Preface

After years of economic expansion, Turkey’s economy faces a number of critical challenges, which could place significant downward pressures on the growth potential of the economy. Unemployment has increased since 2012 and stood at 11.7% in 2016, well above the OECD average. Despite this trend, overall employment has continued to grow. The number of people employed grew by an average annual rate of 3.0% between 2004 and 2013. Turkey is divided into 81 provinces that have strong regional disparities in terms of the distribution of jobs and skills.

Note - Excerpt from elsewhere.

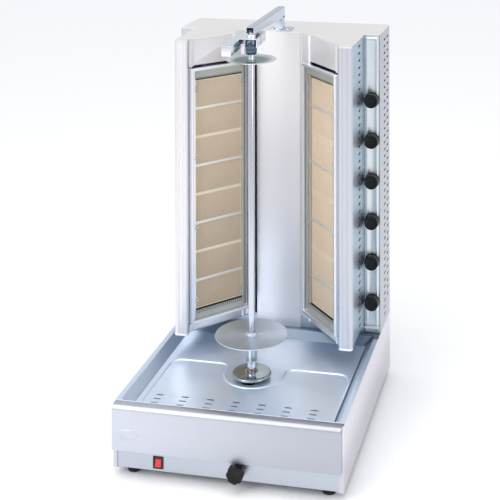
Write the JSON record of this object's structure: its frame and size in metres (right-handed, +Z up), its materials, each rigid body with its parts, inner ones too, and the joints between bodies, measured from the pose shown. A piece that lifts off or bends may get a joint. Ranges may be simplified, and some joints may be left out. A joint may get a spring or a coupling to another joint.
{
  "type": "vertical rotisserie broiler",
  "caption": "Upright gas gyros grill: two folded wings of ceramic burners round a bottom-driven spit with meat discs, over a shallow drip tray and fat drawer.",
  "frame": {"origin": "middle of the overall width and depth, on the bench the feet rest on", "axes": "+Z up along the spit, +Y to the rear, +X to the gas knob side"},
  "size_m": [0.58, 0.7106, 1.08],
  "materials": {
    "steel": "satin brushed stainless sheet",
    "warm_steel": "fine satin stainless",
    "tray_steel": "bright polished stainless, blue reflections",
    "spit_steel": "satin, turned discs",
    "post_aluminium": "bright anodised extrusion",
    "chrome": "polished",
    "cast_housing": "grey, slightly rough",
    "brass": "machined",
    "burner_tile": "matt perforated ceramic",
    "black_plastic": "semi-gloss moulded",
    "red_rocker": "glossy translucent red",
    "rubber": "matt"
  },
  "bodies": {
    "frame": {"base_side_right": "steel", "base_side_left": "steel", "base_rear_panel": "steel", "base_bottom_plate": "steel", "control_panel": "steel", "drawer_runner_right": "steel", "drawer_runner_left": "steel", "carriage_rails": "steel", "column_side_right": "steel", "column_side_left": "steel", "column_rear_panel": "steel", "column_floor": "steel", "column_front_left": "steel", "knob_strip": "steel", "back_plate": "steel", "wing_side_right": "steel", "wing_side_left": "steel", "wing_fascia_right": "steel", "wing_fascia_left": "steel", "foot_front_right": "rubber", "foot_rear_right": "rubber", "foot_front_left": "rubber", "foot_rear_left": "rubber", "switch_bezel": "black_plastic", "cable_gland": "black_plastic", "tray_pan": "tray_steel", "tray_floor": "tray_steel", "top_arm": "warm_steel", "top_plate": "warm_steel", "post_right": "post_aluminium", "post_left": "post_aluminium", "gas_manifold": "brass", "gas_inlet": "brass"},
    "drawer": {"fat_drawer": "steel"},
    "spit_carriage": {"carriage": "steel", "gear_motor": "cast_housing"},
    "lock_screw": {"lock_rod": "steel", "lock_knob": "black_plastic"},
    "drive": {"drive_shaft": "chrome", "hub_disc": "chrome"},
    "spit": {"spit_shaft": "spit_steel", "spit_sleeve": "spit_steel", "lower_disc": "spit_steel", "upper_disc": "spit_steel"},
    "steady": {"clamp_head": "warm_steel", "top_bearing": "chrome"},
    "steady_bolt": {"clamp_bolt": "chrome"},
    "rocker": {"switch_rocker": "red_rocker"},
    "burner_right": {"burner_frame_right": "steel", "burner_plenum_right": "cast_housing", "tile_pack_right": "burner_tile"},
    "burner_left": {"burner_frame_left": "steel", "burner_plenum_left": "cast_housing", "tile_pack_left": "burner_tile"},
    "knob_1": {"gas_knob_1": "black_plastic"},
    "knob_2": {"gas_knob_2": "black_plastic"},
    "knob_3": {"gas_knob_3": "black_plastic"},
    "knob_4": {"gas_knob_4": "black_plastic"},
    "knob_5": {"gas_knob_5": "black_plastic"},
    "knob_6": {"gas_knob_6": "black_plastic"}
  },
  "joints": [
    {"name": "drawer_slide", "type": "slide", "parent": "frame", "child": "drawer", "axis": [0, -1, 0], "range_m": [0, 0.13]},
    {"name": "carriage_slide", "type": "slide", "parent": "frame", "child": "spit_carriage", "axis": [0, 1, 0], "range_m": [-0.015, 0.009]},
    {"name": "steady_slide", "type": "slide", "parent": "frame", "child": "steady", "axis": [0, 1, 0], "range_m": [-0.015, 0.009]},
    {"name": "lock_screw_turn", "type": "hinge", "parent": "spit_carriage", "child": "lock_screw", "pos_m": [0.029, -0.32475, 0.048], "axis": [0, -1, 0], "range_deg": [-180, 180]},
    {"name": "steady_bolt_turn", "type": "hinge", "parent": "steady", "child": "steady_bolt", "pos_m": [0, -0.10175, 1.06], "axis": [0, 0, 1], "range_deg": [-180, 180]},
    {"name": "spit_turn", "type": "hinge", "parent": "spit_carriage", "child": "drive", "pos_m": [0, -0.10175, 0.18], "axis": [0, 0, 1], "continuous": true},
    {"name": "spit_lift", "type": "slide", "parent": "drive", "child": "spit", "axis": [0, 0, 1], "range_m": [0, 0.012]},
    {"name": "rocker_tilt", "type": "hinge", "parent": "frame", "child": "rocker", "pos_m": [-0.1735, -0.32075, 0.042], "axis": [1, 0, 0], "range_deg": [0, 12]},
    {"name": "burner_right_swing", "type": "hinge", "parent": "frame", "child": "burner_right", "pos_m": [0.09786, 0.14995, 0.586], "axis": [0, 0, -1], "range_deg": [0, 12]},
    {"name": "burner_left_swing", "type": "hinge", "parent": "frame", "child": "burner_left", "pos_m": [-0.09786, 0.14995, 0.586], "axis": [0, 0, 1], "range_deg": [0, 12]},
    {"name": "gas_knob_1_turn", "type": "hinge", "parent": "frame", "child": "knob_1", "pos_m": [0.2692, 0.16525, 0.272], "axis": [0, -1, 0], "range_deg": [0, 180]},
    {"name": "gas_knob_2_turn", "type": "hinge", "parent": "frame", "child": "knob_2", "pos_m": [0.2692, 0.16525, 0.3842], "axis": [0, -1, 0], "range_deg": [0, 180]},
    {"name": "gas_knob_3_turn", "type": "hinge", "parent": "frame", "child": "knob_3", "pos_m": [0.2692, 0.16525, 0.4964], "axis": [0, -1, 0], "range_deg": [0, 180]},
    {"name": "gas_knob_4_turn", "type": "hinge", "parent": "frame", "child": "knob_4", "pos_m": [0.2692, 0.16525, 0.6086], "axis": [0, -1, 0], "range_deg": [0, 180]},
    {"name": "gas_knob_5_turn", "type": "hinge", "parent": "frame", "child": "knob_5", "pos_m": [0.2692, 0.16525, 0.7208], "axis": [0, -1, 0], "range_deg": [0, 180]},
    {"name": "gas_knob_6_turn", "type": "hinge", "parent": "frame", "child": "knob_6", "pos_m": [0.2692, 0.16525, 0.833], "axis": [0, -1, 0], "range_deg": [0, 180]}
  ],
  "couplings": [
    {"joint": "steady_slide", "follows": "carriage_slide", "ratio": 1}
  ]
}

It is therefore critical to look at the role of local policies in fostering quality job creation, economic development and entrepreneurship opportunities.

Over recent years, the work of the OECD LEED Programme on Designing Local Skills Strategies, Building Flexibility and Accountability into Local Employment Services, Breaking out of Policy Silos, Leveraging Training and Skills Development in SMEs, and Skills for Competitiveness has demonstrated that local strategies to boost jobs and skills require the participation of many different actors across employment, training, economic development, and social welfare portfolios. Employers, unions and the non-profit sector are also key partners in ensuring that education and training programmes provide the skills needed in the labour markets of today and the future.

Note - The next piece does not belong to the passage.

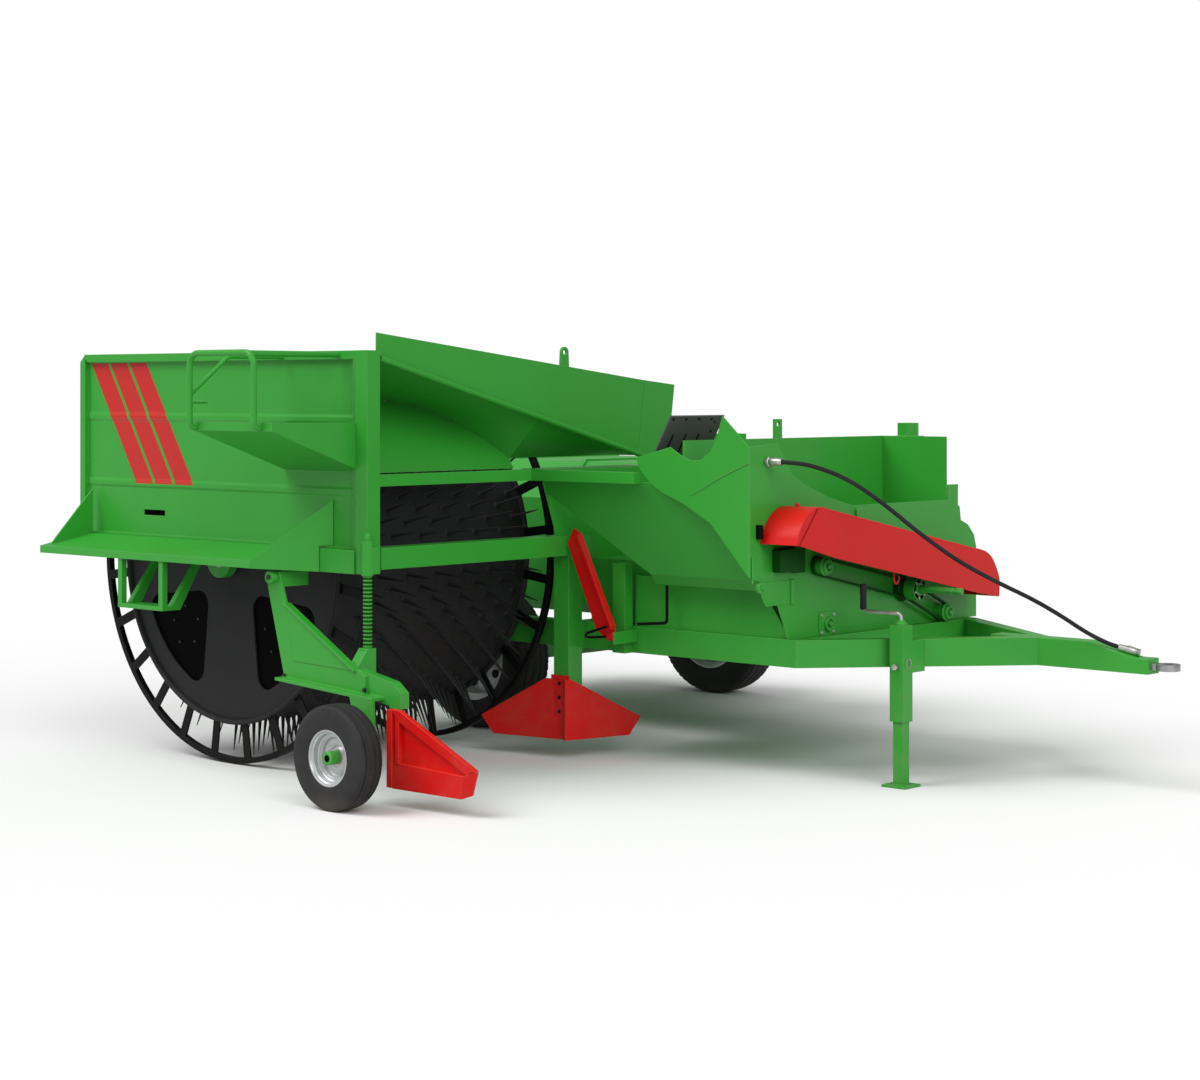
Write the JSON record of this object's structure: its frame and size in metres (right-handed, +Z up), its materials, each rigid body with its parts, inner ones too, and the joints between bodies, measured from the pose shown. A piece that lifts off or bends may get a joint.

The series of OECD Reviews on Local Job Creation deliver evidence-based and practical recommendations on how to better support employment and economic development at the local level. This report on Turkey takes a case study approach, analysing the management and implementation of policies in the Turkish provinces of Kocaeli and Trabzon. It provides a comparative framework to understand the role of local labour market policy in matching people to jobs, engaging employers in skills development activities, as well as fostering new growth and economic development opportunities. It includes practical policy examples of actions taken in Turkey to help workers find better quality jobs, while also stimulating productivity and inclusion.

This report shows that going forward, the government should seek opportunities to formalise strategic planning processes within Turkish provinces. Each province should articulate a vision for local employment and economic development, which focuses on strategic growth sectors. This vision should be reinforced by stronger engagement with local employers to ensure that skills development opportunities align with the needs of the world of work. There is also an opportunity to improve the quality of jobs at the local level by introducing workforce development programmes that seek to introduce innovations in how employers use technology in the manufacturing and services sectors.

İŞKUR (the Turkish Employment Agency) should be warmly thanked for their active participation and support of the study.